* [Set problem] Quote the line containing "before = set(bpy.data.objects)" and all lines that follow it in the listing below, exactly as written.

* [Raw data]
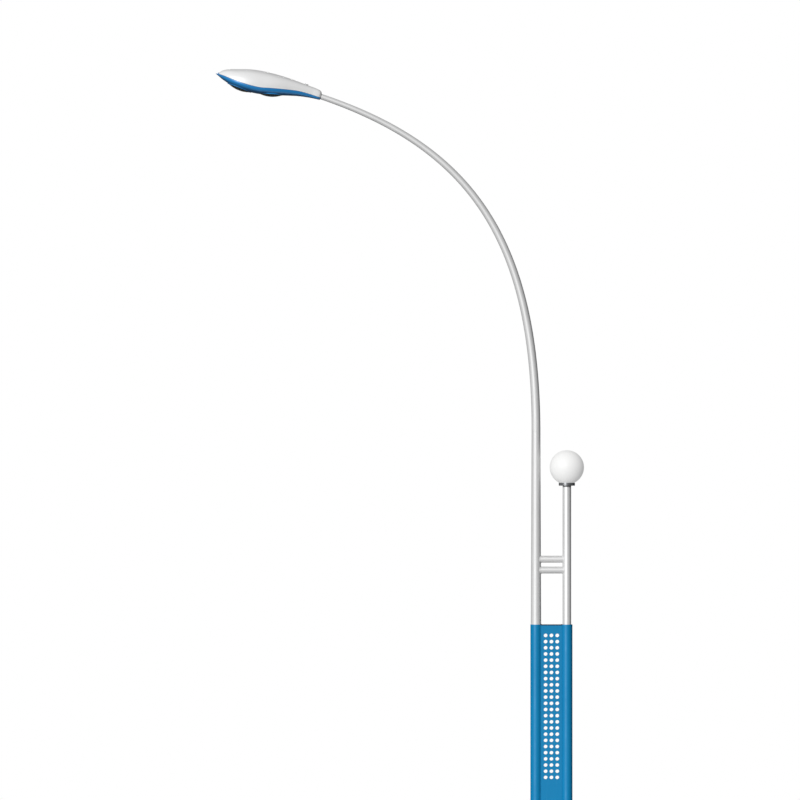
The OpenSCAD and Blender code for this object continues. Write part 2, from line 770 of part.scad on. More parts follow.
module lens_frames() {
    color(lamp_blue) both_units() difference() {
        translate([0, 0, -lip_h]) cylinder(r = lens_frame_r, h = frame_h + lip_h);
        cylinder(r = pocket_r, h = frame_h + 1);
        translate([0, 0, -lip_h - 1]) cylinder(r = lip_r, h = lip_h + 2);
        for (a = [45 : 90 : 315]) rotate([0, 0, a]) translate([frame_screw_x, 0, -lip_h - 1])
            cylinder(r = frame_screw_r, h = 12);
    }
}

// A domed lens with a flat flange; its bulge points out of the housing
module dome_lens() {
    chord = lip_r - touch;
    ball = (pow(chord, 2) + pow(lens_sag, 2)) / (2 * lens_sag);
    difference() {
        union() {
            translate([0, 0, 0.1]) cylinder(r = pocket_r - touch, h = lens_t);
            intersection() {
                translate([0, 0, ball - lens_sag - 1]) sphere(r = ball);
                translate([0, 0, -2 * lens_sag]) cylinder(r = chord, h = 2 * lens_sag + 1);
            }
        }
        intersection() {
            translate([0, 0, ball - lens_sag - 1 + lens_t]) sphere(r = ball);
            translate([0, 0, -2 * lens_sag]) cylinder(r = chord - lens_t, h = 2 * lens_sag + lens_t + 1);
        }
    }
}

module lens_front() { color(lens_green) at_unit(unit_front) dome_lens(); }
module lens_rear() { color(lens_green) at_unit(unit_rear) dome_lens(); }

module lens_gaskets() {
    color(rubber_black) both_units() translate([0, 0, flange_z]) ring(pocket_r - touch, lip_r - 2, seal_t);
}

module reflectors() {
    wall = 1.5;
    top = reflector_h;
    color("gainsboro") both_units() translate([0, 0, reflector_z]) difference() {
        union() {
            cylinder(r = pocket_r - touch, h = wall);
            cylinder(r1 = lip_r - 4, r2 = reflector_r + wall, h = top);
        }
        translate([0, 0, -0.01]) cylinder(r1 = lip_r - 4 - wall, r2 = reflector_r, h = top + 0.02);
    }
}

module led_boards() {
    chip_h = 1.6;
    color("honeydew") both_units() translate([0, 0, board_z]) {
        cylinder(r = reflector_r + 3, h = board_t);
        for (ring_r = [12, 28], a = [0 : 360 / (ring_r / 4 + 1) : 359])
            rotate([0, 0, a]) translate([ring_r - 2.5, -2.5, -chip_h]) cube([5, 5, chip_h + 0.2]);
    }
}

module heat_sinks() {
    sink_r = 56;
    fin_t = 2.5;
    fin_h = 14;
    color(metal) both_units() translate([0, 0, sink_z]) {
        cylinder(r = sink_r, h = 4);
        for (k = [-4 : 4]) let (y = k * 12, l = sqrt(pow(sink_r, 2) - pow(y, 2)) - 1)
            translate([-l, y - fin_t / 2, 3]) cube([2 * l, fin_t, fin_h + 1]);
    }
}

module lens_screws() {
    color(metal) both_units() for (a = [45 : 90 : 315]) rotate([0, 0, a])
        translate([frame_screw_x, 0, 0]) {
            translate([0, 0, -lip_h - 2]) cylinder(r = frame_wall / 2 - screw_head_inset, h = 2);
            translate([0, 0, -lip_h - 1]) cylinder(r = frame_screw_r - pin_fit, h = 11);
        }
}

// ---- Luminaire casing ----

module lamp_housing() {
    outer = [for (u = tray_stations)
        section(u, half_at(u), seam_at(u) - seam_gap, keel_at(u) - seam_at(u) + seam_gap, tray_n)];
    inner = [for (u = tray_stations)
        let (f = hollow(u), s = seam_at(u) - seam_gap, h = half_at(u) - tray_wall, r = s - keel_at(u) - tray_wall)
        section(u, h * f + 1 - f, s, -max(0.5, r * f), tray_n)];
    color(lamp_blue) difference() {
        at_luminaire() shell(reversed(outer), reversed(inner), []);
        both_units() translate([0, 0, -30]) cylinder(r = lens_frame_r + 0.4, h = 60);
    }
}
function reversed(grid) = [for (row = grid) [for (j = [len(row) - 1 : -1 : 0]) row[j]]];

latch_u = 165;
latch_column = 8;
module top_cover() {
    outer = [for (u = cover_stations)
        section(u, half_at(u), seam_at(u) + seam_gap, cover_at(u) - seam_at(u) - seam_gap, cover_n)];
    inner = [for (u = cover_stations)
        section(u, half_at(u) - cover_wall, seam_at(u) + seam_gap,
            max(0.4, cover_at(u) - seam_at(u) - seam_gap - cover_wall), cover_n)];
    // open cells: the latch's hole, and the slot in front for the hinge leaf
    color(cover_grey) at_luminaire()
        shell(outer, inner, [[8, 8, latch_column, latch_column], [26, 28, 7, 9]]);
}

// Lip seal standing in the joint, one strip along each side
seal_w = 5;
seal_stations = [for (u = tray_stations) if (u > 30 && u < nose_u - 15) u];
module cover_gasket() {
    color(rubber_black) at_luminaire() for (s = [-1, 1])
        loft([for (u = seal_stations) let (
                y = (half_at(u) - tray_wall) * 0.985 - touch, z = seam_at(u),
                q = [[y - seal_w, z - 6], [y, z - 6], [y, z + 3], [y - seal_w, z + 3]])
            [for (p = s > 0 ? q : [q[1], q[0], q[3], q[2]]) [u, s * p[0], p[1]]]]);
}

axis_u = 927;
axis_w = -96;
barrel_r = 6;
cover_pin_r = 3;
leaf_half = 8;
lug_half = 16;

module cover_barrel(y0, y1) {
    translate([axis_u, y1, axis_w]) rotate([90, 0, 0]) cylinder(r = barrel_r, h = y1 - y0);
}
module cover_bore() {
    translate([axis_u, 50, axis_w]) rotate([90, 0, 0]) cylinder(r = cover_pin_r + pin_fit, h = 100);
}

// Fixed hinge bracket on the housing's solid nose
module cover_hinge() {
    deck = seam_at(axis_u) - seam_gap;
    color(lamp_blue) at_luminaire() difference() {
        union() {
            for (y = [leaf_half + touch, -lug_half]) {
                cover_barrel(y, y + lug_half - leaf_half - touch);
                translate([axis_u - 5, y, deck + 0.1])
                    cube([10, lug_half - leaf_half - touch, axis_w - deck - 0.1]);
            }
        }
        cover_bore();
    }
}

module cover_hinge_pin() {
    color(metal) at_luminaire() translate([axis_u, lug_half + 2, axis_w]) rotate([90, 0, 0])
        cylinder(r = cover_pin_r, h = 2 * lug_half + 4);
}

// Hinge leaf under the cover's front
module cover_hinge_leaf() {
    t = 3;
    inside = [for (u = [904, 888, 872]) [u, cover_at(u) - cover_wall - 1.2]];
    color(metal) at_luminaire() difference() {
        union() {
            cover_barrel(-leaf_half, leaf_half);
            translate([0, leaf_half, 0]) rotate([90, 0, 0]) linear_extrude(2 * leaf_half)
                polygon(concat([[axis_u - 2, axis_w + 4]], inside,
                    [for (k = [2 : -1 : 0]) inside[k] - [0, t]], [[axis_u - 5, axis_w]]));
        }
        cover_bore();
    }
}

// Quarter-turn latch in the cover, drawn released: its cross bar lines up with the slot below it
latch_r = 4;
latch_head_r = 17;
bar_l = 22;
bar_w = 6;
keeper_w = 26;                            // underside of the keeper plate
keeper_t = 3;
module cover_latch() {
    top = max(cover_at(latch_u - latch_head_r), cover_at(latch_u + latch_head_r)) + touch;
    color(metal) at_luminaire() translate([latch_u, 0, 0]) {
        difference() {
            translate([0, 0, top]) cylinder(r = latch_head_r, h = 4);
            translate([-12, -1.5, top + 2.5]) cube([24, 3, 4]);
        }
        translate([0, 0, keeper_w - 5]) cylinder(r = latch_r, h = top - keeper_w + 6);
        translate([-bar_l / 2, -bar_w / 2, keeper_w - 5]) cube([bar_l, bar_w, 4.5]);
    }
}

// ---- Gear tray ----
// The tray is tilted along the joint; its own frame starts at its rear edge.

tray_u0 = 152;
tray_u1 = 566;
tray_w0 = -10;
tray_tilt = 11;
tray_half = 44;
tray_t = 2.5;
tray_l = (tray_u1 - tray_u0) / cos(tray_tilt);
pillar_r = 5;
module at_tray() {
    at_luminaire() translate([tray_u0, 0, tray_w0]) rotate([0, tray_tilt, 0]) children();
}
function tray_w(u) = tray_w0 - (u - tray_u0) * tan(tray_tilt);
function floor_at(u, y) =
    let (s = seam_at(u) - seam_gap, r = s - keel_at(u) - tray_wall, h = half_at(u) - tray_wall)
    s - r * pow(1 - pow(y / h, tray_n), 1 / tray_n);
pillar_y = 30;
pillar_us = [tray_u0 + 12, tray_u1 - 8];

module gear_tray() {
    color(metal) union() {
        at_tray() difference() {
            translate([0, -tray_half, 0]) cube([tray_l, 2 * tray_half, tray_t]);
            for (x = [110, 190, 270]) translate([x, 0, -1]) cylinder(r = 9, h = tray_t + 2);
        }
        at_luminaire() for (u = pillar_us, y = [-pillar_y, pillar_y])
            let (z = floor_at(u - pillar_r, pillar_y + pillar_r) + 0.8)
            translate([u, y, z]) cylinder(r = pillar_r, h = tray_w(u) - z + 1);
    }
}

module latch_bracket() {
    upright = 14;
    color(metal) at_luminaire() {
        base = tray_w(latch_u + 22) + tray_t + 1.5;
        translate([latch_u + 20, -12, base]) cube([3, 24, keeper_w - base + 1]);
        difference() {
            translate([latch_u - upright - 6, -12, keeper_w]) cube([upright + 29, 24, keeper_t]);
            translate([latch_u - 15, -4.5, keeper_w - 1]) cube([30, 9, keeper_t + 2]);
        }
    }
}

module led_driver() {
    color("silver") at_tray() translate([130, 0, tray_t + 0.1]) {
        translate([0, -32, 0]) cube([150, 64, 30]);
        for (x = [-12, 150]) difference() {
            translate([x, -20, 0]) cube([12, 40, 3]);
            translate([x + 6, 0, -1]) cylinder(r = 2.5, h = 5);
        }
    }
}

module luminaire_terminal() {
    color("ivory") at_tray() translate([60, -30, tray_t + 0.1]) difference() {
        cube([24, 60, 20]);
        for (k = [0 : 3]) translate([12, 9 + 14 * k, 6]) cylinder(r = 4, h = 20);
    }
}

// ---- Spigot clamp ----

clamp_u = 62;
clamp_l = 50;
saddle_t = 4;
ear_half = 40;
ear_t = 7;
clamp_bolt_r = 4;
clamp_bolt_y = 34;
module saddle(side) {
    difference() {
        union() {
            rotate([0, 90, 0]) cylinder(r = arm_tip_r + saddle_t, h = clamp_l);
            translate([0, -ear_half, side > 0 ? 1 : -1 - ear_t]) cube([clamp_l, 2 * ear_half, ear_t]);
        }
        translate([-1, -60, side > 0 ? -59 : -1]) cube([clamp_l + 2, 120, 60]);
        translate([-1, 0, 0]) rotate([0, 90, 0]) cylinder(r = arm_tip_r + weld, h = clamp_l + 2);
        for (x = [12, clamp_l - 12], y = [-clamp_bolt_y, clamp_bolt_y])
            translate([x, y, -30]) cylinder(r = clamp_bolt_r + weld, h = 60);
    }
}

module clamp_lower() {
    color(metal) at_luminaire() translate([clamp_u, 0, 0]) {
        saddle(-1);
        foot = floor_at(clamp_u, 12) + 0.8;
        difference() {
            translate([2, -12, foot]) cube([clamp_l - 4, 24, -foot - 20]);
            translate([-1, 0, 0]) rotate([0, 90, 0]) cylinder(r = arm_tip_r + 1, h = clamp_l + 2);
        }
    }
}
module clamp_upper() { color(metal) at_luminaire() translate([clamp_u, 0, 0]) saddle(1); }

module clamp_bolts() {
    top = 1 + ear_t;
    color("dimgray") at_luminaire()
        for (x = [12, clamp_l - 12], y = [-clamp_bolt_y, clamp_bolt_y])
            translate([clamp_u + x, y, 0]) {
                translate([0, 0, -top - 5]) cylinder(r = clamp_bolt_r, h = 2 * top + 6);
                translate([0, 0, top + 0.1]) cylinder(r = 6, h = 4, $fn = 6);
                translate([0, 0, -top - 4.1]) cylinder(r = 6, h = 4, $fn = 6);
            }
}

// ---- Cables held inside the column and poles ----

corner = 30;
// From the joint box up, through the tube's grommet and up the tube
function cable_start(s) = [
    [s * box_w / 4, box_z + box_h - 10], [s * box_w / 4, grommet_z - corner - 8],
    [s * (box_w / 4 + 3), grommet_z - corner / 2], [s * (box_w / 4 + 12), grommet_z - 4],
    [s * (box_w / 4 + corner), grommet_z], [s * (tube_x - sleeve_r + 12), grommet_z],
    [s * (tube_x - 22), grommet_z + 3], [s * (tube_x - 8), grommet_z + 14],
    [s * tube_x, grommet_z + corner + 4]
];
cable_steps = 22;

module pole_cable() {
    color(rubber_black) cable(concat(cable_start(-1), [[shaft_x, shaft_foot], [shaft_x, column_h]],
        [for (i = [0 : cable_steps]) arm_at(i / cable_steps)],
        [arm_end + arm_dir * arm_socket, arm_end + arm_dir * (arm_socket + 40)]), cable_y);
}

module post_cable() {
    color(rubber_black) cable(concat(cable_start(1), [[tube_x, shaft_foot], [tube_x, holder_z - 2]]), cable_y);
}

base_plate();
base_gussets();
sleeve_left();
sleeve_right();
web_front();
web_rear();
web_cap();
web_diaphragms();
door_frame();
door_hinge_pins();
door_gasket();
access_door();
door_lock();
equipment_plate();
fuse_box();
breaker();
breaker_lever();
earth_bolt();
cable_grommets();
pole_cable();
post_cable();
pole_stops();
post_bushes();
sleeve_screws();
main_shaft();
joint_sleeve();
curved_arm();
side_post();
crossbar_lower();
crossbar_upper();
globe_fitter();
globe_gasket();
globe();
globe_screws();
lamp_holder();
globe_bulb();
lamp_housing();
top_cover();
cover_gasket();
cover_hinge();
cover_hinge_pin();
cover_hinge_leaf();
cover_latch();
latch_bracket();
clamp_lower();
clamp_upper();
clamp_bolts();
gear_tray();
led_driver();
luminaire_terminal();
lens_frames();
lens_front();
lens_rear();
lens_gaskets();
reflectors();
led_boards();
heat_sinks();
lens_screws();
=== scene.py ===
import json
from math import acos, atan2, cos, pi, radians, sin, sqrt, tan

import bmesh
import bpy
from mathutils import Matrix, Vector


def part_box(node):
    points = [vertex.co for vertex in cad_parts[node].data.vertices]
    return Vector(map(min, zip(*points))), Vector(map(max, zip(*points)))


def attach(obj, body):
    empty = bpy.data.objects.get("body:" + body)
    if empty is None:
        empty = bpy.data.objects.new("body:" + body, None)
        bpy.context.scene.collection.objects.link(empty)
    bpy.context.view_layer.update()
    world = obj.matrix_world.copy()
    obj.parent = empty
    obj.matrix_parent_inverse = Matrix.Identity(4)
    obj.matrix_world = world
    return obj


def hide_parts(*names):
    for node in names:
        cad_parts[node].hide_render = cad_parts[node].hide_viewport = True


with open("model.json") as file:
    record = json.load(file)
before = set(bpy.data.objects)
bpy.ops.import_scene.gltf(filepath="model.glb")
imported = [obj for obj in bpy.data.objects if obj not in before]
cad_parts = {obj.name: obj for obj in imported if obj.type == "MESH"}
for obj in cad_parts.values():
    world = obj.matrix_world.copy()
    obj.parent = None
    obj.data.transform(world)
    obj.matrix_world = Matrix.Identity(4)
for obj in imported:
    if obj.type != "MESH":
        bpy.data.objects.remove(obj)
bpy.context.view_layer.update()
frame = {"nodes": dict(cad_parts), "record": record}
scene = bpy.context.scene
MM = 0.001


def middle(node):
    """The centre of a CAD node's box."""
    low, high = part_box(node)
    return (low + high) / 2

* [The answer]
before = set(bpy.data.objects)
bpy.ops.import_scene.gltf(filepath="model.glb")
imported = [obj for obj in bpy.data.objects if obj not in before]
cad_parts = {obj.name: obj for obj in imported if obj.type == "MESH"}
for obj in cad_parts.values():
    world = obj.matrix_world.copy()
    obj.parent = None
    obj.data.transform(world)
    obj.matrix_world = Matrix.Identity(4)
for obj in imported:
    if obj.type != "MESH":
        bpy.data.objects.remove(obj)
bpy.context.view_layer.update()
frame = {"nodes": dict(cad_parts), "record": record}
scene = bpy.context.scene
MM = 0.001


def middle(node):
    """The centre of a CAD node's box."""
    low, high = part_box(node)
    return (low + high) / 2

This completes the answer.